T-SNE-Java now have support for Barnes Hut which makes it possible to run the amazing t-SNE on much larger data sets (or much faster on small data sets:) )!
The Barnes Hut version can also be run in parallel! We have seen from 40 % performance improvements on moderate datasets (ca 10 000 samples) to 100 % improvements on larger datasets (MNIST 60000 samples) compared to standard Barnes Hut.
The t-SNE part of running the parallel Barnes Hut t-SNE on MNIST 60000 takes 18.3 minutes on a 2013 Macbook Pro (theta=0.5, perplexity = 50, 1000 iterations)
Both standard and parallel Barnes Hut is of course magnitudes faster than vanilla t-SNE.
Great research by Dr. Maaten!!
Pure Java implementation of Van Der Maaten and Hinton's t-SNE clustering algorithm.
This project is divided into two separate Maven projects, one for the core t-SNE and one for the demos (stand-alone executables that can be run from command line).
If you just want to use TSne as a command line tool, you should use BarnesHutTSneCsv for the Barnes Hut version or TSneCsv for the classic version.
You must then first build and install 'tsne' and 'tsne-demos' (mvn install).
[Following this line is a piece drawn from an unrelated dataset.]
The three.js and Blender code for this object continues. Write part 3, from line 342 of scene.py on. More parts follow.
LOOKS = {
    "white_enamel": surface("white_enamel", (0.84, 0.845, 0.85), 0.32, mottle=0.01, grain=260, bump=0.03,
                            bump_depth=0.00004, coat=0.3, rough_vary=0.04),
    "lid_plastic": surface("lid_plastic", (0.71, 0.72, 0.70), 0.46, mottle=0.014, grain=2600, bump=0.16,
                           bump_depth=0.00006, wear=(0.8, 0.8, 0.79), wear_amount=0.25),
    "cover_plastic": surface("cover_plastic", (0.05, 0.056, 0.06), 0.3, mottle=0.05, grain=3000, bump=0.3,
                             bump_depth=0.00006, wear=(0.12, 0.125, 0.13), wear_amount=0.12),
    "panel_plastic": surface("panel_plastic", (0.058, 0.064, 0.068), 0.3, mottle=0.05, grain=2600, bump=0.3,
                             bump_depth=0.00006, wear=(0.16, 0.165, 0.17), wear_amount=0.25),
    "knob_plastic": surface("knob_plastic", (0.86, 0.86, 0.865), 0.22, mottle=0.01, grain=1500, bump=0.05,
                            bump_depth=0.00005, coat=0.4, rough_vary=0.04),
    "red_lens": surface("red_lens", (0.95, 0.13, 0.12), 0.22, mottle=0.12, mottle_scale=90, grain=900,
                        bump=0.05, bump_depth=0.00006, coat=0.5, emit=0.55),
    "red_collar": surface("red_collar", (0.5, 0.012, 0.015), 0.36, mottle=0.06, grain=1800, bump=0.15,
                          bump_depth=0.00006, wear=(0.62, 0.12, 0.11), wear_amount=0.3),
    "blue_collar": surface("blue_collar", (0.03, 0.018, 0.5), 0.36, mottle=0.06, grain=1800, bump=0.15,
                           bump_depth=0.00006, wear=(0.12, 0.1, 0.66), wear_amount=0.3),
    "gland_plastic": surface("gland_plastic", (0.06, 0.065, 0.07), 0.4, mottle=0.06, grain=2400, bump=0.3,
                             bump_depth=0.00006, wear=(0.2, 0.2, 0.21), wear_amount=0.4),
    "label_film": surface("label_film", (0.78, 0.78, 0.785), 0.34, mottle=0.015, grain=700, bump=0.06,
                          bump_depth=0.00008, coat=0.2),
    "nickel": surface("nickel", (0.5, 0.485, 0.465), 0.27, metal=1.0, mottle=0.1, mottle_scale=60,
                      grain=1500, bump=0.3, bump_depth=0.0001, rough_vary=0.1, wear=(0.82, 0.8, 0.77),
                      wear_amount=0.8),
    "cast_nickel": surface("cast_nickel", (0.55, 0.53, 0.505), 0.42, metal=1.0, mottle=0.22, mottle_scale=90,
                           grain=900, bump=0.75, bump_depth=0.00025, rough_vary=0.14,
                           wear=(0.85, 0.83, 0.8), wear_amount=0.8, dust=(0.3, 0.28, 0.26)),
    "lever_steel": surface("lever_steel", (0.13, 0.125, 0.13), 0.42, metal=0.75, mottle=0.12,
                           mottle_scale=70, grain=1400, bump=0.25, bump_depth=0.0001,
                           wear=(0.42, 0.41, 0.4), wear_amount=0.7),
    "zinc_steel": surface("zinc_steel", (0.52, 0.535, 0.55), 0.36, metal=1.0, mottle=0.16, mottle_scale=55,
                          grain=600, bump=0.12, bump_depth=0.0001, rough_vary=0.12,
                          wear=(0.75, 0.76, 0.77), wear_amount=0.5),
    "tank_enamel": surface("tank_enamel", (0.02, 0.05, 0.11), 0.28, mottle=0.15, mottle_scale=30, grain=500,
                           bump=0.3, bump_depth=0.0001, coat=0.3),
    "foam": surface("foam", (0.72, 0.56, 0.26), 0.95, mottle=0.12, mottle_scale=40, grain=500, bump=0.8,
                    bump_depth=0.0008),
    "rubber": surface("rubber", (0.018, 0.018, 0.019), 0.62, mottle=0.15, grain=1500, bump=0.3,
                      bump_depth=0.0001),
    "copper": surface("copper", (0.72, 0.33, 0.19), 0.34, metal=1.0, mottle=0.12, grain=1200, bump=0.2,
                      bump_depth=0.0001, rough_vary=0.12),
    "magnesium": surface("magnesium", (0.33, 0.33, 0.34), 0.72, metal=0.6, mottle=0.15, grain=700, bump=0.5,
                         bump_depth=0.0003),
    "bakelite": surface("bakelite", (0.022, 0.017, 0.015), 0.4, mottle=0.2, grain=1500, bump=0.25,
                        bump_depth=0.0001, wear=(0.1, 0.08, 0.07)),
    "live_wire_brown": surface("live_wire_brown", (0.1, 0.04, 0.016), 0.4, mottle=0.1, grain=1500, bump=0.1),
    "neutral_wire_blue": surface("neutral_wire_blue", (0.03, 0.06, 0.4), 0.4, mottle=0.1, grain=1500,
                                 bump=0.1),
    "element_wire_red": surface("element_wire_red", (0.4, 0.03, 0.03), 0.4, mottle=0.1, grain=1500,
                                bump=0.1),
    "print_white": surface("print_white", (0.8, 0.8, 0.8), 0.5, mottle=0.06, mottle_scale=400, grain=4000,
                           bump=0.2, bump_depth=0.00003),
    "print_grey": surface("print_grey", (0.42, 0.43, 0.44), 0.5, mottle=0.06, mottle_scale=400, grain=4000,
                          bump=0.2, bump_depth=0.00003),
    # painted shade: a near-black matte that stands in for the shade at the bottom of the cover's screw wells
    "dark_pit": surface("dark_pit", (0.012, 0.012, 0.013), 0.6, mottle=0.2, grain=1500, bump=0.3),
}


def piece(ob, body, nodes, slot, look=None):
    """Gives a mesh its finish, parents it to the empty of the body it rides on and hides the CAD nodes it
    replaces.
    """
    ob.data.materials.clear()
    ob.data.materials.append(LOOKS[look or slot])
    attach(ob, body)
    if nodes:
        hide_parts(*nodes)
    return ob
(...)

Then use the tsne-demos JAR you just build according to the examples below.
You can also download the pre-build binary JAR from the release page.
Examples:
Run TSne on file without headers and no labels.
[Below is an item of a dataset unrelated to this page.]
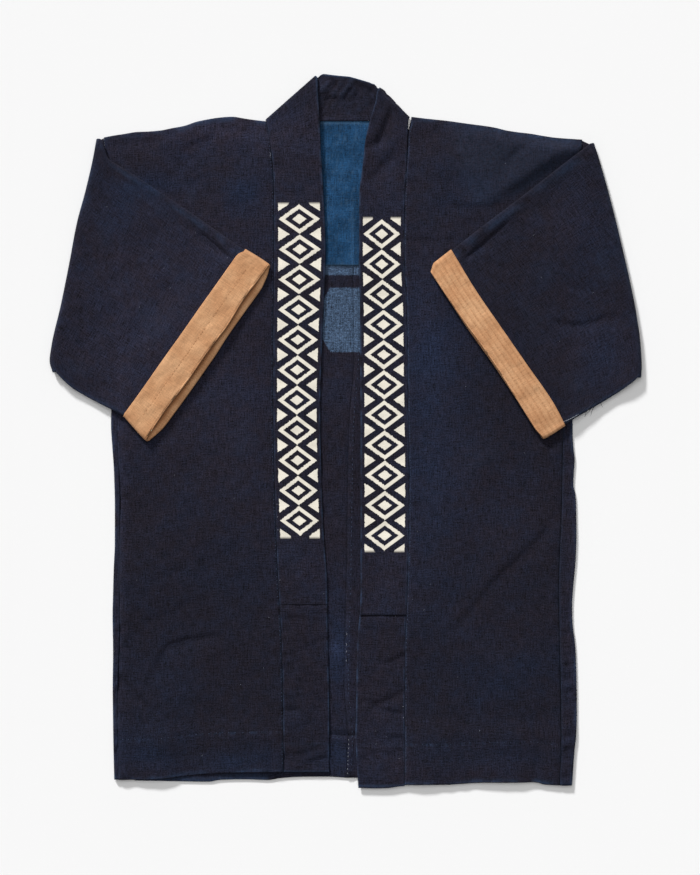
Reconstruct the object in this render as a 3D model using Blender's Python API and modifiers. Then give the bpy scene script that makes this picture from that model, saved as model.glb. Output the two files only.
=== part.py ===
"""A happi coat laid flat, front up, with both sleeves folded in over the fronts.

Each piece of cloth is one object: an open surface, skinned through sections, that Solidify gives its
wall. The coat rests on z = 0, +Y points to the collar and +X to the right as seen from above. All
sizes below are in millimetres, and every mesh is written in metres.
"""

import math
from collections import namedtuple

import bmesh
import bpy
from mathutils import Vector

MM = 0.001

# Walls, seams and the heights at which the layers lie.
CLOTH = 1.0  # wall of the indigo cotton
CUFF_CLOTH = 1.2  # wall of the tan cuffs
BAND = 2.5  # the neckband is several layers pressed together
SEAM_GAP = 0.3
BACK_Z = CLOTH / 2  # middle of the back wall, which lies on the ground
LINING_Z = 2.0
FRONT_Z = 3.6
HEM_DEPTH = 55.0  # the cloth turned up inside at the hems
HEM_RISE = 1.6  # how far the front steps up over the turned hems
RISE_FROM = -380.0  # y at which that step starts, going down
RISE_RUN = 30.0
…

java -jar target/tsne-demos-2.4.0.jar -nohdr -nolbls src/main/resources/datasets/iris_X.txt
Run TSne on CSV file with headers and label column nr. 5.
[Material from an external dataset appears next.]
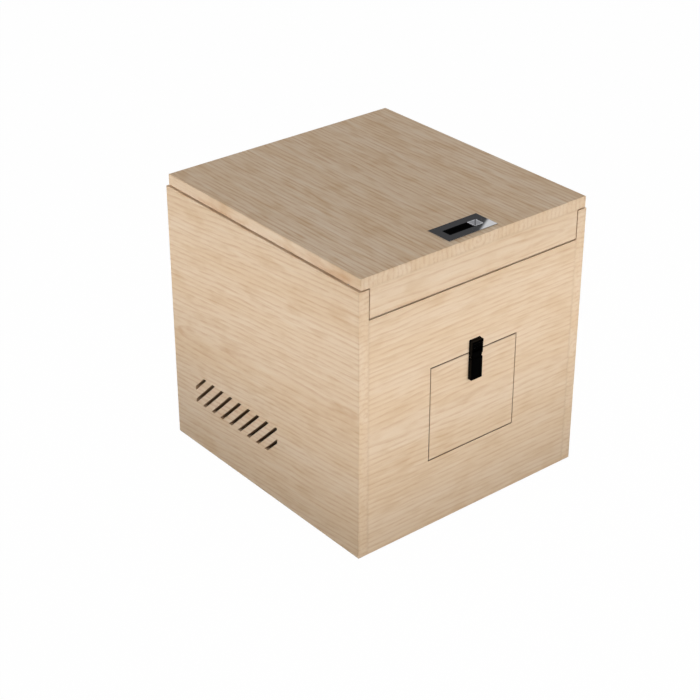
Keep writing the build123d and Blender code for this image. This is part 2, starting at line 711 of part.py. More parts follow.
# ---- flap ------------------------------------------------------------------------------
def flap_panel():
    """The small door, let in at its edges for the hinge leaves."""
    panel = block(
        -FLAP_HALF, FLAP_HALF, FRONT, FRONT_INNER - FLAP_SETBACK, FLAP_BOTTOM, FLAP_TOP
    )
    panel = fillet(edges_at(panel, Axis.Y, FRONT), FINE_ARRIS)
    panel = cut_each(panel, [leaf_pocket(side, on_frame=False) for _, side in SIDES])
    panel = cut_each(panel, copies(LEAF_SCREW.hole(), all_leaf_screw_places(on_frame=False)))
    return cut_each(panel, copies(LATCH_SCREW.hole(), base_screw_places()))


# ---- write every node ------------------------------------------------------------------
def main():
    os.makedirs("parts", exist_ok=True)

    save("left_side_panel", cut_each(side_panel(-1), vent_slots()))
    save("right_side_panel", side_panel(1))
    save("front_panel", front_panel())
    save("back_panel", back_panel())
    save("bottom_panel", bottom_panel())
    save("drop_mat", drop_mat())
    for board in ("front", "back", "bottom"):
        save(f"{board}_panel_dowels", *dowels(board))
    save("lid_bumpers", *lid_bumpers())

    save("lid_panel", lid_panel())
    save("lid_lip", lid_lip())
    save("lip_dowels", *lip_dowels())
    save("flush_pull", flush_pull())
    save("flush_pull_screws", *copies(PULL_SCREW.solid(), pull_screw_places()))
    for name, side in SIDES:
        save(f"lid_hinge_{name}_frame_leaf", hinge_leaf(side * HINGE_MIDDLE, lid_side=False))
        save(f"lid_hinge_{name}_lid_leaf", hinge_leaf(side * HINGE_MIDDLE, lid_side=True))
        save(f"lid_hinge_{name}_pin", hinge_pin(side * HINGE_MIDDLE))
    for part, lid_side in (("frame", False), ("lid", True)):
        screws = copies(HINGE_SCREW.solid(), all_hinge_screw_places(lid_side))
        save(f"lid_hinge_{part}_screws", *screws)

    save("flap_panel", flap_panel())
    save("flap_stop_rail", flap_stop_rail())
    save("flap_stop_rail_screws", *copies(RAIL_SCREW.solid(), rail_screw_places()))
    for name, side in SIDES:
        save(f"flap_hinge_{name}_frame_leaf", flap_leaf(side, on_frame=True))
        save(f"flap_hinge_{name}_flap_leaf", flap_leaf(side, on_frame=False))
        save(f"flap_hinge_{name}_pin", flap_pin(side))
    for part, on_frame in (("frame", True), ("flap", False)):
        screws = copies(LEAF_SCREW.solid(), all_leaf_screw_places(on_frame))
        save(f"flap_hinge_{part}_screws", *screws)

    save("latch_base", latch_base())
    save("latch_lever", latch_lever())
    save("latch_lever_rivets", *latch_lever_rivets())
    save("latch_bail", latch_bail())
    save("latch_bail_pin", latch_bail_pin())
    save("latch_keeper", latch_keeper())
    save("latch_base_screws", *copies(LATCH_SCREW.solid(), base_screw_places()))
    save("latch_keeper_screw", keeper_screw_place() * LATCH_SCREW.solid())


main()
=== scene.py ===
import math

import bmesh
import bpy
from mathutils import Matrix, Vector


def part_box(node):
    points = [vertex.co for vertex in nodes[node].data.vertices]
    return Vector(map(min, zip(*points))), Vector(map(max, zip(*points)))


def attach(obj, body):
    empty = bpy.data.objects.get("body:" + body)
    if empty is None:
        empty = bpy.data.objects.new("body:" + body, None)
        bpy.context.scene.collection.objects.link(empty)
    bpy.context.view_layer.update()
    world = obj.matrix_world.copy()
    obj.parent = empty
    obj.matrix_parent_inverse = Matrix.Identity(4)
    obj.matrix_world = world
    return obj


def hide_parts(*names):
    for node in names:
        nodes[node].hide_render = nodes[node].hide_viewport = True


# Looks for the book drop box. Metres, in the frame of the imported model:
# +X to the right, +Y to the back, +Z up, origin on the floor in the middle of the box.

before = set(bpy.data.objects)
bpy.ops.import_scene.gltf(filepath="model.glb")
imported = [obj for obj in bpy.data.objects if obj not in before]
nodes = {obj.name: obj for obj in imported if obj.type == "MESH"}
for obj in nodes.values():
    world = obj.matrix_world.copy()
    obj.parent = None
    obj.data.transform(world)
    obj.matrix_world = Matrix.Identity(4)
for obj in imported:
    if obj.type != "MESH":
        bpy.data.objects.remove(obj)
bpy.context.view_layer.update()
AXES = {"X": 0, "Y": 1, "Z": 2}


# ---- small helpers for shader nodes ----------------------------------------------------
MIX_FACTOR, MIX_FIRST, MIX_SECOND, MIX_RESULT = 0, 6, 7, 2      # a Mix node's colour sockets


def linear(red, green, blue):
    """A colour given as it looks on a screen, 0 to 255, turned into linear light."""
    def one(value):
        """One channel, by the sRGB curve."""
        value = value / 255.0
        return value / 12.92 if value <= 0.04045 else ((value + 0.055) / 1.055) ** 2.4
    return (one(red), one(green), one(blue), 1.0)


def put(tree, socket, value):
    """Feed a value or another node's output into a socket."""
    if isinstance(value, bpy.types.NodeSocket):
        tree.links.new(value, socket)
    else:
        socket.default_value = value


def math_node(tree, operation, *values):
    """A Math node's result."""
    node = tree.nodes.new("ShaderNodeMath")
    node.operation = operation
    for socket, value in zip(node.inputs, values):
        put(tree, socket, value)
    return node.outputs[0]


def vector_node(tree, operation, *values):
    """A Vector Math node."""
    node = tree.nodes.new("ShaderNodeVectorMath")
    node.operation = operation
    for socket, value in zip(node.inputs, values):
        put(tree, socket, value)
    return node


def total(tree, *values):
    """The sum of several values."""
    result = values[0]
    for value in values[1:]:
        result = math_node(tree, "ADD", result, value)
    return result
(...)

java -jar target/tsne-demos-2.4.0.jar --lblcolno 5 src/main/resources/datasets/iris.csv
Run TSne on file without headers and no labels but supply a separate label file (with the same ordering as the data file).
java -jar target/tsne-demos-2.4.0.jar --nohdr --nolbls --label_file=src/main/resources/datasets/iris_X_labels.txt src/main/resources/datasets/iris_X.txt
Same as above but using parallelization.
java -jar target/tsne-demos-2.4.0.jar --parallel --nohdr --nolbls --label_file=src/main/resources/datasets/iris_X_labels.txt src/main/resources/datasets/iris_X.txt
Example graph of the MNIST data set (60000 samples) generated with Barnes Hut implementation of t-SNE:
For some tips working with t-sne [Klick here] (http://lejon.github.io)
import java.io.File;
import com.jujutsu.tsne.FastTSne;
import com.jujutsu.tsne.TSne;
import com.jujutsu.utils.MatrixOps;
import com.jujutsu.utils.MatrixUtils;
public class TSneTest {
public static void main(String [] args) {
int initial_dims = 55;
double perplexity = 20.0;
double [][] X = MatrixUtils.simpleRead2DMatrix(new File("src/main/resources/datasets/mnist2500_X.txt"), " ");
System.out.println(MatrixOps.doubleArrayToPrintString(X, ", ", 50,10));
TSne tsne = new FastTSne();
double [][] Y = tsne.tsne(X, 2, initial_dims, perplexity);
// Plot Y or save Y to file and plot with some other tool such as for instance R
}
}
To use the Barnes Hut version:
import java.io.File;
import com.jujutsu.tsne.barneshut.BHTSne;
import com.jujutsu.tsne.barneshut.BarnesHutTSne;
import com.jujutsu.tsne.barneshut.ParallelBHTsne;
import com.jujutsu.utils.MatrixOps;
import com.jujutsu.utils.MatrixUtils;
public class TSneTest {
public static void main(String [] args) {
int initial_dims = 55;
double perplexity = 20.0;
double [][] X = MatrixUtils.simpleRead2DMatrix(new File("src/main/resources/datasets/mnist2500_X.txt"), " ");
System.out.println(MatrixOps.doubleArrayToPrintString(X, ", ", 50,10));
BarnesHutTSne tsne;
boolean parallel = false;
if(parallel) {
tsne = new ParallelBHTsne();
} else {
tsne = new BHTSne();
}
double [][] Y = tsne.tsne(X, 2, initial_dims, perplexity);
// Plot Y or save Y to file and plot with some other tool such as for instance R
}
}
Demo: 2.4.0 Core: 2.3.0
Enjoy! -Leif